With COHA, the corpus "knows" the frequency of words and phrases by
time period, so you can look for example for
adjectives that are
much more frequent now than 100 years ago. There's no way to do
anything even remotely like this with Google Books, Google News
Archive, or text archives.
So if you want to do a
simple search -- like finding the frequency of an exact word or phrase
over time -- then Google is fine. And for some people this is about the extent of their historical
linguistics research.
But
using Google or text archives as a full-blown linguistic search engine to look at
language change has real
drawbacks. None of the preceding types of searches (morphological,
syntactic, semantic, and lexical) are possible with Google (or any other
historical corpus of English that we're aware of). But they are all possible -- quickly and easily -- with the Corpus of
Historical American English.
Note 1: Frequency
problems? Is the Google data really reliable? Take a look again
at
the frequency for women. Even with societal shifts in the
1960s-1970s, does it really make sense that we'd be using the word
women four times as much now as we did fifty years ago? In COHA,
there is an increase
in the last fifty years, but it's much more reasonable and
believable. Is the Google frequency simply a function of more books in
the last fifty years, and hence more of any word??
Note 2:
Accuracy.
One other problem that we're aware of with Google Books, and it's
presumably a problem with the
the new
interface as well, since it's just based on Google Books data.

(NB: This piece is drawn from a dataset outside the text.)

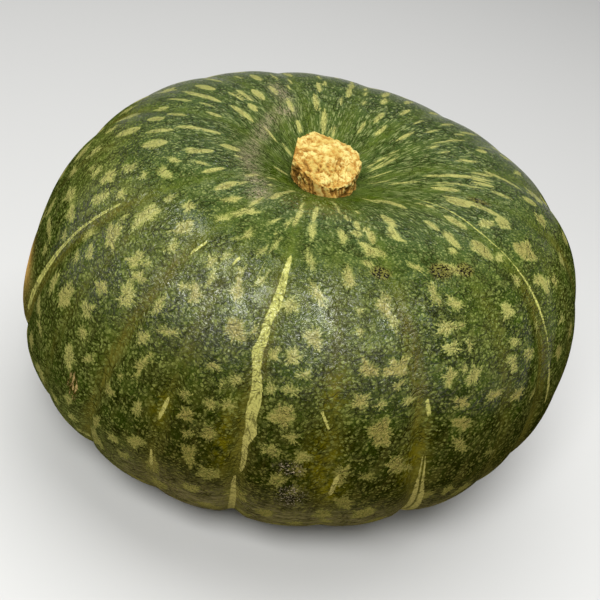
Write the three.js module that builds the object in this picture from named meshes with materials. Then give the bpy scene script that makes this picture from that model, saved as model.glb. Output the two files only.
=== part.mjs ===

Google Books often thinks that a book is from a given decade when
in fact it's not -- it's just talking about that decade. For
example, take the end up V-ing construction (end up watching,
ended up paying, etc), which has increased over time. Since
COHA shows that it
starts in about the 1920s/1930s, and so we might search in Google Books
for
end up paying
in an earlier period -- 1800-1920. There are six
books listed, but none are actually from the period 1810-1919 --
they are just talking about that period.